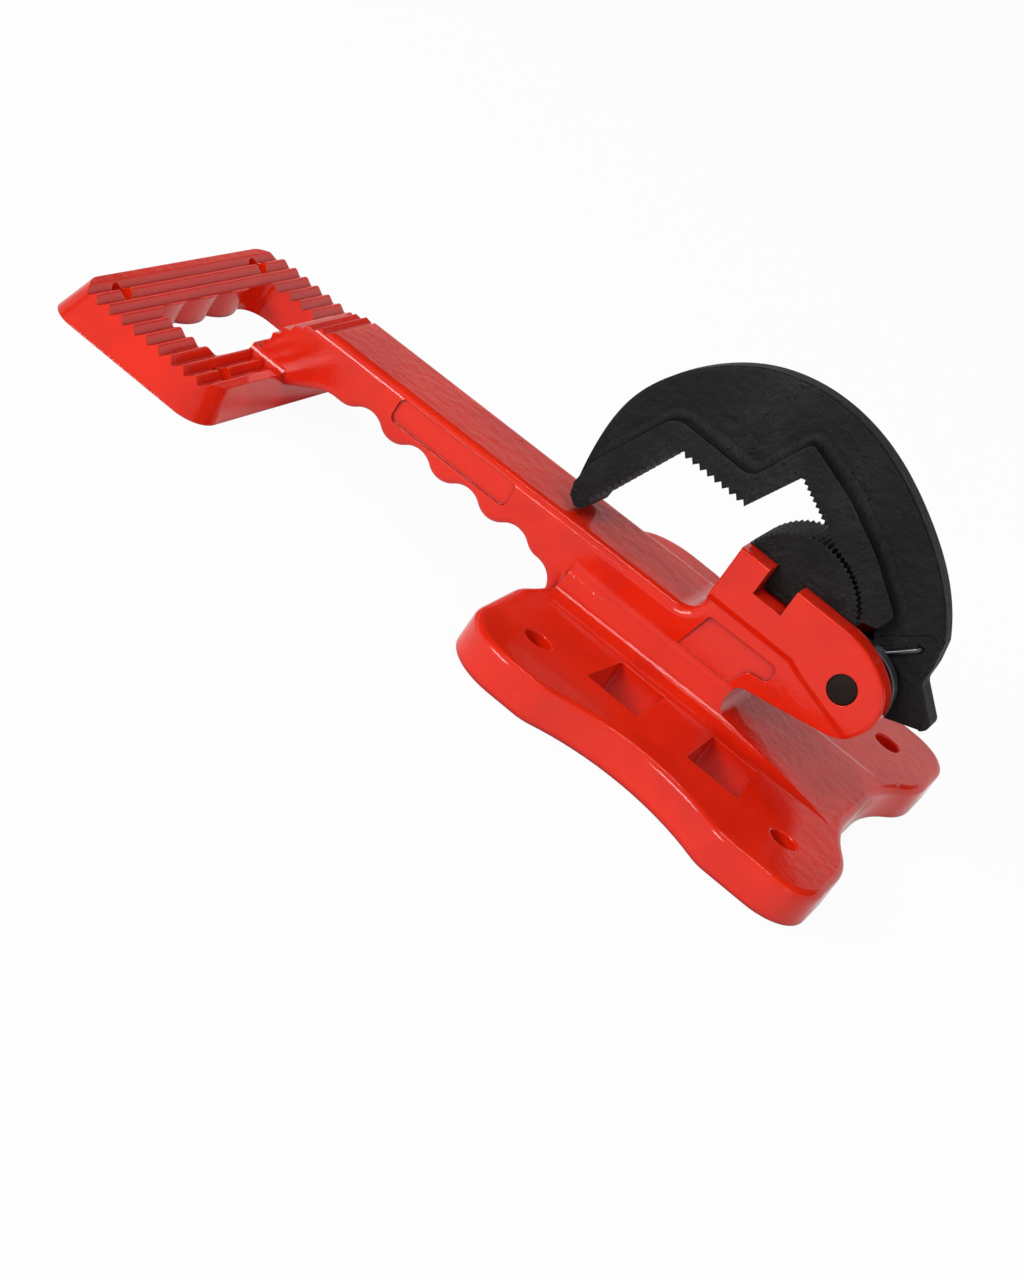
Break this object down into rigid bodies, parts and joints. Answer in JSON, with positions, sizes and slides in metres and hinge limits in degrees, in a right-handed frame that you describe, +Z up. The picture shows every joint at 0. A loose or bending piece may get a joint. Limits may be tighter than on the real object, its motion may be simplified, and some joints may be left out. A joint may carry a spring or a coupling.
{
  "type": "pipe vise",
  "caption": "Pipe vise on a cast bench base: a spring-returned toothed hook jaw swings down over a toothed heel jaw; a ridged foot plate carries the arm's far end.",
  "frame": {"origin": "centre of the base's four bolt holes, on the base's flat underside", "axes": "+X from the foot plate along the arm towards the jaws' pivot, +Y along the pivot pin away from the spring, +Z up"},
  "size_m": [0.38, 0.219, 0.1426],
  "materials": {
    "enamel": "glossy red enamel over cast iron",
    "forged_jaw": "black, forged and shot-blasted",
    "heel_steel": "black oxide, slightly shiny teeth",
    "pin_steel": "dark oiled steel",
    "spring_wire": "oiled spring wire",
    "screw_steel": "black oxide"
  },
  "bodies": {
    "vise": {"frame": "enamel", "heel_jaw": "heel_steel", "pivot_pin": "pin_steel", "hook_spring": "spring_wire", "heel_screw": "screw_steel", "heel_washer": "screw_steel"},
    "hook": {"hook_jaw": "forged_jaw"}
  },
  "joints": [
    {"name": "hook_hinge", "type": "hinge", "parent": "vise", "child": "hook", "pos_m": [0.0392, 0, 0.0588], "axis": [0, 1, 0], "range_deg": [0, 110], "stiffness_Nm_per_rad": 0.5, "springref_deg": -34.38, "deforming": ["hook_spring"]}
  ]
}
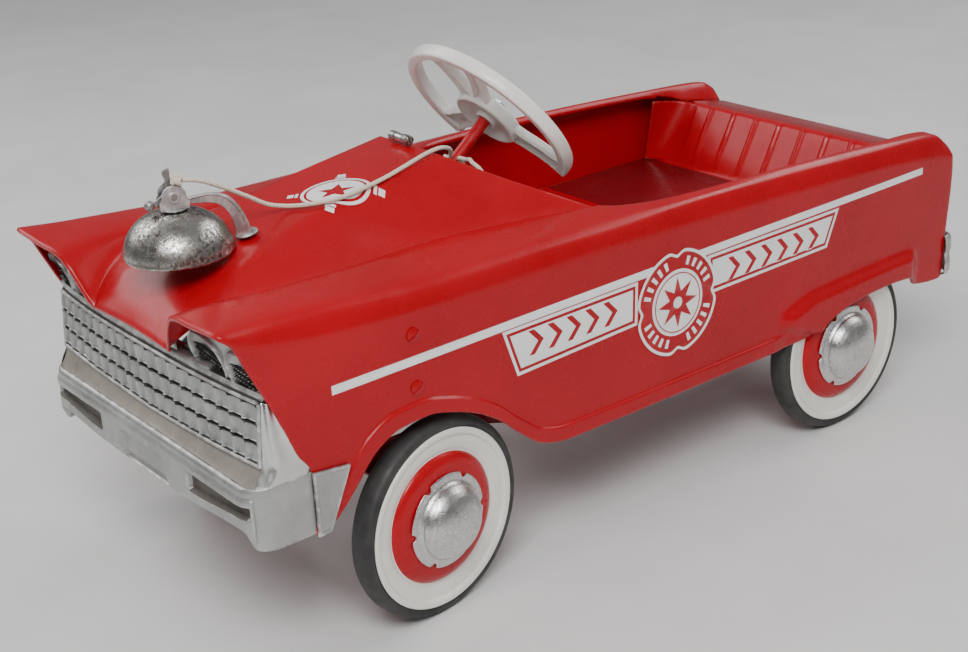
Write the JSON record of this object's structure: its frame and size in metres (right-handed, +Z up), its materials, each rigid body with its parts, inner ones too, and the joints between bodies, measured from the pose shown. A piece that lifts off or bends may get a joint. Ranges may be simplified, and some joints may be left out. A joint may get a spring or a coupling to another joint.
{
  "type": "pedal car",
  "caption": "Child's pressed-steel pedal car with a bell on the hood, steered front wheels, a cranked rear axle and hanging pedal rods.",
  "frame": {"origin": "on the floor under the middle of the bounding box", "axes": "+Y towards the tail, so the car faces -Y; +X towards its left side; +Z up"},
  "size_m": [0.419, 0.9239, 0.464],
  "materials": {
    "red_paint": "gloss enamel, worn",
    "dark_red_paint": "satin",
    "silver_paint": "satin silver",
    "white_plastic": "satin",
    "pedal_rubber": "matt",
    "tyre_rubber": "matt",
    "chrome_plate": "polished, pitted",
    "bare_steel": "dull",
    "cream_cotton": "braided"
  },
  "bodies": {
    "chassis": {"body_shell": "red_paint", "seat_pan": "red_paint", "rear_panel": "red_paint", "front_panel": "silver_paint", "bumper_wing_left": "silver_paint", "bumper_wing_right": "silver_paint", "rear_bumper": "silver_paint", "side_screw_left_upper": "red_paint", "side_screw_left_lower": "red_paint", "side_screw_right_upper": "red_paint", "side_screw_right_lower": "red_paint", "dash_cap": "chrome_plate", "front_axle_beam": "dark_red_paint", "front_bracket_left": "dark_red_paint", "front_bracket_right": "dark_red_paint", "rail_left": "dark_red_paint", "rail_right": "dark_red_paint", "rear_hanger_left": "dark_red_paint", "rear_hanger_right": "dark_red_paint", "axle_bearing_left": "bare_steel", "axle_bearing_right": "bare_steel", "upper_cross_brace": "dark_red_paint", "lower_cross_brace": "dark_red_paint", "pedal_bracket_left": "dark_red_paint", "pedal_bracket_right": "dark_red_paint", "pedal_pivot_rod": "bare_steel", "bell_dome": "chrome_plate", "bell_bracket": "silver_paint", "bell_pin": "bare_steel", "bell_stud": "bare_steel", "bell_foot_screw": "bare_steel", "pull_cord": "cream_cotton", "cord_knot": "cream_cotton", "cord_end_knot": "cream_cotton"},
    "steering": {"steering_wheel": "white_plastic", "column_nut": "chrome_plate", "steering_shaft": "red_paint"},
    "tie_rod": {"tie_rod": "bare_steel"},
    "knuckle_left": {"knuckle_left": "dark_red_paint"},
    "knuckle_right": {"knuckle_right": "dark_red_paint"},
    "front_wheel_left": {"tyre_front_left": "tyre_rubber", "wheel_disc_front_left": "red_paint", "hub_cap_front_left": "chrome_plate"},
    "front_wheel_right": {"tyre_front_right": "tyre_rubber", "wheel_disc_front_right": "red_paint", "hub_cap_front_right": "chrome_plate"},
    "crank_axle": {"rear_axle": "bare_steel", "tyre_rear_left": "tyre_rubber", "wheel_disc_rear_left": "red_paint", "hub_cap_rear_left": "chrome_plate"},
    "rear_wheel_right": {"tyre_rear_right": "tyre_rubber", "wheel_disc_rear_right": "red_paint", "hub_cap_rear_right": "chrome_plate"},
    "pedal_rod_left": {"pedal_rod_left": "bare_steel"},
    "pedal_rod_right": {"pedal_rod_right": "bare_steel"},
    "pedal_left": {"pedal_left": "pedal_rubber"},
    "pedal_right": {"pedal_right": "pedal_rubber"},
    "pedal_hanger_left": {"pedal_hanger_left": "bare_steel"},
    "pedal_hanger_right": {"pedal_hanger_right": "bare_steel"},
    "bell_lever": {"bell_lever": "bare_steel"}
  },
  "joints": [
    {"name": "steering_turn", "type": "hinge", "parent": "chassis", "child": "steering", "pos_m": [0, -0.0498, 0.381], "axis": [0, 0.7826, 0.6225], "range_deg": [-42, 25]},
    {"name": "tie_rod_slide", "type": "slide", "parent": "chassis", "child": "tie_rod", "axis": [1, 0, 0], "range_m": [-0.017, 0.0284]},
    {"name": "knuckle_turn_left", "type": "hinge", "parent": "chassis", "child": "knuckle_left", "pos_m": [0.14, -0.26695, 0.095], "axis": [0, 0, 1], "range_deg": [-33.8, 20.2]},
    {"name": "knuckle_turn_right", "type": "hinge", "parent": "chassis", "child": "knuckle_right", "pos_m": [-0.14, -0.26695, 0.095], "axis": [0, 0, 1], "range_deg": [-33.8, 20.2]},
    {"name": "front_wheel_spin_left", "type": "hinge", "parent": "knuckle_left", "child": "front_wheel_left", "pos_m": [0.17072, -0.2628, 0.095], "axis": [0.991, 0.134, 0], "continuous": true},
    {"name": "front_wheel_spin_right", "type": "hinge", "parent": "knuckle_right", "child": "front_wheel_right", "pos_m": [-0.17072, -0.27111, 0.095], "axis": [0.991, 0.134, 0], "continuous": true},
    {"name": "crank_axle_turn", "type": "hinge", "parent": "chassis", "child": "crank_axle", "pos_m": [0, 0.2802, 0.095], "axis": [1, 0, 0], "continuous": true},
    {"name": "rear_wheel_spin_right", "type": "hinge", "parent": "crank_axle", "child": "rear_wheel_right", "pos_m": [-0.171, 0.2802, 0.095], "axis": [1, 0, 0], "continuous": true},
    {"name": "pedal_rod_swing_left", "type": "hinge", "parent": "crank_axle", "child": "pedal_rod_left", "pos_m": [0.062, 0.30839, 0.10526], "axis": [1, 0, 0], "continuous": true},
    {"name": "pedal_spin_left", "type": "hinge", "parent": "pedal_rod_left", "child": "pedal_left", "pos_m": [0.092, -0.03493, 0.11515], "axis": [1, 0, 0], "continuous": true},
    {"name": "pedal_hanger_swing_left", "type": "hinge", "parent": "chassis", "child": "pedal_hanger_left", "pos_m": [0.056, -0.1628, 0.245], "axis": [1, 0, 0], "range_deg": [-25.9, 1.1]},
    {"name": "pedal_rod_swing_right", "type": "hinge", "parent": "crank_axle", "child": "pedal_rod_right", "pos_m": [-0.062, 0.25201, 0.08474], "axis": [1, 0, 0], "continuous": true},
    {"name": "pedal_spin_right", "type": "hinge", "parent": "pedal_rod_right", "child": "pedal_right", "pos_m": [-0.092, -0.09055, 0.11045], "axis": [1, 0, 0], "continuous": true},
    {"name": "pedal_hanger_swing_right", "type": "hinge", "parent": "chassis", "child": "pedal_hanger_right", "pos_m": [-0.056, -0.1628, 0.245], "axis": [1, 0, 0], "range_deg": [-1.3, 25.7]},
    {"name": "bell_lever_pull", "type": "hinge", "parent": "chassis", "child": "bell_lever", "pos_m": [0.01, -0.3988, 0.3918], "axis": [-0.9596, 0.2813, 0], "range_deg": [0, 14], "stiffness_Nm_per_rad": 0.06, "springref_deg": -11.46}
  ],
  "couplings": [
    {"joint": "tie_rod_slide", "follows": "steering_turn", "m_per_rad": -0.0385},
    {"joint": "knuckle_turn_left", "follows": "steering_turn", "ratio": 0.8},
    {"joint": "knuckle_turn_right", "follows": "steering_turn", "ratio": 0.8},
    {"joint": "pedal_rod_swing_left", "follows": "crank_axle_turn", "ratio": -1},
    {"joint": "pedal_rod_swing_right", "follows": "crank_axle_turn", "ratio": -1}
  ]
}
----------------------------------------
* [Task brief] Output a single number: how many lines contain the word "bodies".

* [Written answer] 4